Writing match reports at this stage is fine, but, as Evelyn Waugh once put it, up to a point, Lord Copper. You actually just need to write and write and write – and your course work ought to demand that you do plenty of that. Think of every essay as a training session for your first live match report.

Other than that, you should read, outside your coursework, as much as possible. Fiction and non-fiction. Books on journalism and works of complete fantasy.

Read Bill Bryson – Letters from a Small Island is a good start, but also his English language primer. Read Eats, Shoots and Leaves by Lynne Truss, especially if you are one of the near-illiterates who has yet to work out where capital letters ought to go in a sentence or that plurals don’t require apostrophes.
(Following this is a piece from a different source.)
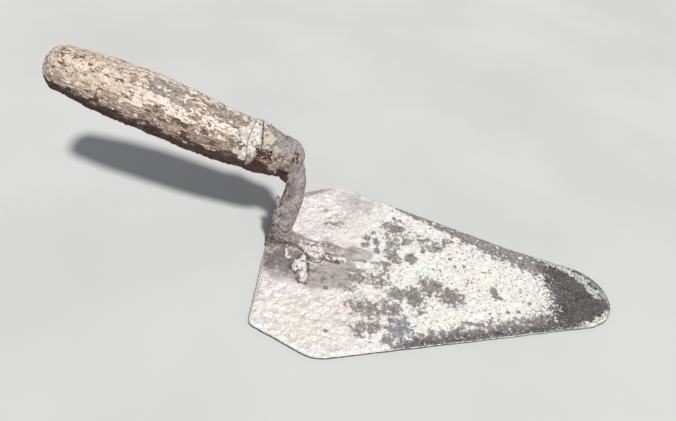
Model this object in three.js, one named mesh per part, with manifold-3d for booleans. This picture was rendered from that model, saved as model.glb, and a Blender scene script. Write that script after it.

Read Scoop, by Evelyn Waugh. Read All the President’s Men, by Woodward and Bernstein. Read Tell Me No Lies, by John Pilger. Read Pratt of the Argus, by David Nobbs.

Read Dickens. Read Wodehouse. Read Kingsley Amis. Read Graham Greene.

And in the newspapers, read Patrick Collins (Mail on Sunday), Matthew Parris (The Times), Matthew Engel (FT), Martin Johnson (Sunday Times), Martin Kelner (Guardian), John Cross (Daily Mirror), Kevin Mitchell (Observer) or Tom Humphries (The Irish Times).